ED: What advice do you have for someone who wants to start a job in product marketing?
MKA: Product marketing can mean slightly different things in different organizations, so make sure you ask questions about the scope of work, influence, and targets in any company you interview with.
At HubSpot, product marketers focus heavily on the positioning and launch strategy as well as the long-term growth of demand for a product. They are really the driving marketing strategist for a given product line, which means they need to be able to seamlessly switch perspectives between a dozen different specializations from demand gen to sales enablement to customer marketing. Above all of that though - they also need to be a good storyteller. I’ve said this often, but a product will always give you a set of defined traits: It has four walls, it’s free, it connects x to y. These traits aren’t your story. Your story is about the user not the product. It’s about the difference a product can make in the life of a customer.

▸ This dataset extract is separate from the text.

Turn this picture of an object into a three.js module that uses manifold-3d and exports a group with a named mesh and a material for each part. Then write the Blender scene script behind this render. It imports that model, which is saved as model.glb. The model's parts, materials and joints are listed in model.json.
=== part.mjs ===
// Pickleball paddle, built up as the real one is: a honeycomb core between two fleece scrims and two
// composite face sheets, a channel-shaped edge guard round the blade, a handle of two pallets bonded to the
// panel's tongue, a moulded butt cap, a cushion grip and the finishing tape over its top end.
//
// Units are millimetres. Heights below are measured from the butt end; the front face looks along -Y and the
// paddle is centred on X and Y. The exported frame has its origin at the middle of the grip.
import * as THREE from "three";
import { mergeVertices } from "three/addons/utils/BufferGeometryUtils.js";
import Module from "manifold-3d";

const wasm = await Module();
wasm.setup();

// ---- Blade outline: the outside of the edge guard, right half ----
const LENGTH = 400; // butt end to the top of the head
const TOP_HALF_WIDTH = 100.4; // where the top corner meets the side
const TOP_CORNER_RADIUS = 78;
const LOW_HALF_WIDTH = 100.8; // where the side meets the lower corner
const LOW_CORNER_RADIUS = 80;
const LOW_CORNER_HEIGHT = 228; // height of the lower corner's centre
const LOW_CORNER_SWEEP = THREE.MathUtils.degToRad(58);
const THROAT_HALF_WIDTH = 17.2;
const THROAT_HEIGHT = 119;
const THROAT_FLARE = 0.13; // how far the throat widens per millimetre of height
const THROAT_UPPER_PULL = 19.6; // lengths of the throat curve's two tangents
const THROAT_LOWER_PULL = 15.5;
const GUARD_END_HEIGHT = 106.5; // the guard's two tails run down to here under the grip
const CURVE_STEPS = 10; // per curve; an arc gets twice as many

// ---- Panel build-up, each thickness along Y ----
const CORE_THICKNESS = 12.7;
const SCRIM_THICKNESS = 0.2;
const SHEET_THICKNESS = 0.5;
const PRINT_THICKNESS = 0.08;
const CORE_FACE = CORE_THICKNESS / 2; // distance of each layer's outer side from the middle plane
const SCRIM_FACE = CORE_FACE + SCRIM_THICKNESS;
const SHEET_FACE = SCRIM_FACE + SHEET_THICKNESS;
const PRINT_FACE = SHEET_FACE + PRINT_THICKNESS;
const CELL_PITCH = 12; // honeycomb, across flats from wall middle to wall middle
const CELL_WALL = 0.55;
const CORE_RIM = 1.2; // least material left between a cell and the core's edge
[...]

Not what it does, but why that matters.
ED: What is your advice for someone who is planning a product launch for the first time?
MKA: Find your points of leverage! Our launches go through several stages - audience research, message testing and development, channel and execution selection, launch and measurement. Each one of those stages can reveal an opportunity - an audience segment you may have otherwise missed, a channel with great compound returns, a collection of advocates - internal or external - who can amplify your launch. Also, understand what your launch is about. Too many people focus on getting the attention of net new people, when they potentially have a stronger and more potent audience in their own customer base already.

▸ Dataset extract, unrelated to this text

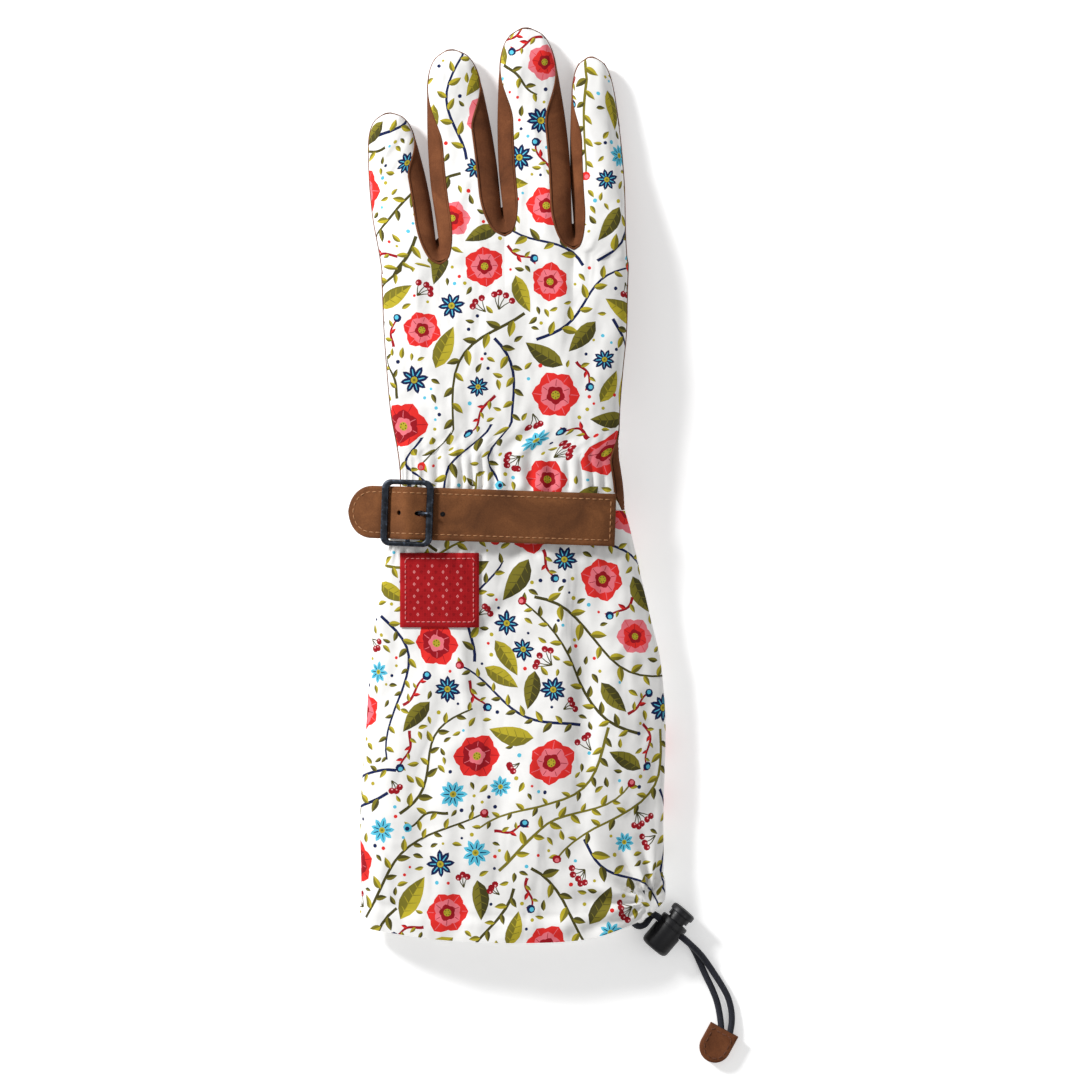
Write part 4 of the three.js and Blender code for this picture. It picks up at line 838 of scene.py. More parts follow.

ED: What’s the best career advice you’ve ever received?
MKA: When you take on a new role, look to achieve two things in the first 90 days that sit at opposite ends of the spectrum. First, look for quick, tangible, wins. Then look to set a long-term vision. Quick wins can be anything from fixing a process that’s been nagging people forever to having career conversations with team members that have been put off for too long. Setting a vision can take a little longer. Listen to people, carve out time to develop some theories or opinions, then write up a point of view. It doesn’t have to be flawless. It doesn’t even have to be one you stick with over the long term. But, whether you’re a manager or an individual contributor, it’s important for the people you work with to get a glimpse into your perspective. It sets a tone for what’s to come.

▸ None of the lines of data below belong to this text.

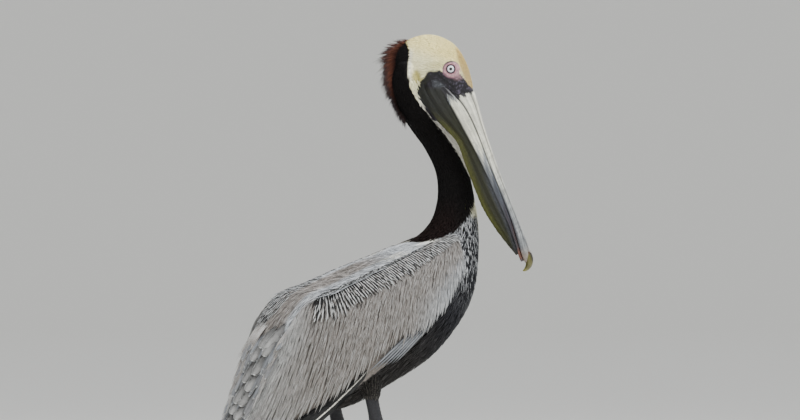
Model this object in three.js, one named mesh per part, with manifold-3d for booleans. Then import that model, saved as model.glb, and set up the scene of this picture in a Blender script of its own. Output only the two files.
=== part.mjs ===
// Adult brown pelican, standing, life size. Millimetres, +Z up, the bird's body faces +X and its left is +Y.
// The head is turned to the bird's right and the bill rests beside the neck.
import * as THREE from "three";
import { mergeVertices } from "three/addons/utils/BufferGeometryUtils.js";
import Module from "manifold-3d";

const wasm = await Module();
wasm.setup();

// ---------------------------------------------------------------- driving dimensions
const SEAM = 0.35; // gap between two neighbouring pieces
const TRUNK_MESH = [17, 22]; // rings along, points around
const NECK_MESH = [22, 16];
const HEAD_MESH = [13, 18];
const WING_RINGS = 16;
const ANKLE_HEIGHT = 84; // ankle joint over the sole
const MIDDLE_TOE = 100;
const HEAD_AT = [127, -10, 680]; // centre of the skull
const HEAD_YAW = -28; // degrees, towards the bird's right
const BILL_PITCH = -69; // degrees below the horizon
const EYE_RADIUS = 8.6;

// Stations of the trunk and neck: centre x, y, z; pitch of the way ahead in degrees; reach to back,
// belly and side; how full the back's section is, from 0.7 for nearly square to 1 for round.
const BODY = [
  [-172, 0, 106, 18, 54, 16, 34, 0.75],
  [-112, 0, 152, 28, 92, 52, 56, 0.72],
  [-60, 0, 192, 32, 114, 85, 73, 0.72],
  [0, 0, 230, 33, 104, 92, 87, 0.75],
  [66, 0, 268, 36, 99, 91, 94, 0.8],
  [112, 0, 300, 45, 92, 78, 91, 0.86],
  [139, 0, 334, 60, 77, 69, 80, 0.92],
  [160, 0, 374, 75, 59, 53, 59, 1],
  [174, 0, 414, 88, 41, 40, 38, 1],
  [179, 2, 448, 91, 32, 32, 29, 1],
  [178, 5, 482, 95, 27.5, 27.5, 26, 1],
  [171, 10, 516, 106, 26, 26, 25, 1],
  [152, 15, 554, 122, 25.5, 25.5, 24.5, 1],
  [127, 16, 586, 130, 25.5, 26, 24.5, 1],
  [104, 12, 617, 123, 26, 27, 25, 1],
  [92, 6, 650, 103, 26, 28, 25, 1],
  [100, 0, 678, 70, 24, 26, 24, 1],
];
const NECK_FROM = 8; // station where the trunk ends
const NECK_SPLIT = 12; // station between the lower and the upper neck

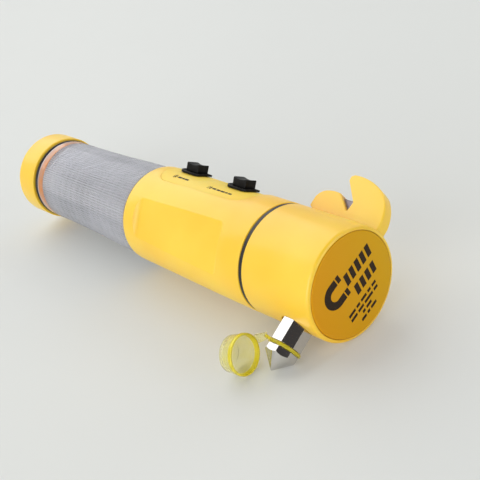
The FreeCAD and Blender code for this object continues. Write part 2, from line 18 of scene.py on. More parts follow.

Also - take walks, get space, block-off calendar time. Time to think is everything.
ED: What is something you wish you knew earlier in your career?
MKA: Work matters. Life matters more. I think I knew this in concept early on, but reciting a common sense phrase and really experiencing it are two different things. It took me longer than I would have hoped to untangle my sense of self from work.
ED: What programs or resources have you found to be most impactful throughout your career?
MKA: When I became a parent, being privileged to work in the sort of place and line of work that allows for flexibility was single-handedly the difference between climbing in my career and hitting the breaks on it. That is not hyperbole. That is not an overstatement. That is a fact for which I am infinitely grateful.
Beyond that I’ve benefited most from one-on-one conversations with people of all skills and levels: Mentors who have taken me under their wings, mentees or junior-level employees who have deepened my perspective and made me better at my job, and peers have pushed me to take risks and been there for me when those risks failed.
ED: What’s the best book you’ve read recently? Work or non-work related?
MKA: I think Hanif Abdurraqib is one of the best writers of our time. His book of essays, They Can’t Kill Us Until They Kill Us, is one of the only books I repeatedly pull out and re-read as a way of grounding myself. I should probably slow down on how much I recommend it and play it a bit cooler, but… you know… you should freaking read it.
For work-related books - I just read Tech Humanist by Kate O’Neill, and it raises important questions about the kind of future we should be creating and incentivizing in the technology we encode. Similar reads that I’d recommend: Weapons of Math Destruction by Cathy O’Neill (no relation to Kate as far as I know). And any writing or talks on Algorithmic Bias by Joy Buolamwini. Also, an older one, but I loved Smarter Than You Think by Clive Thompson for a more uplifting view on the capacity of tech to make us better.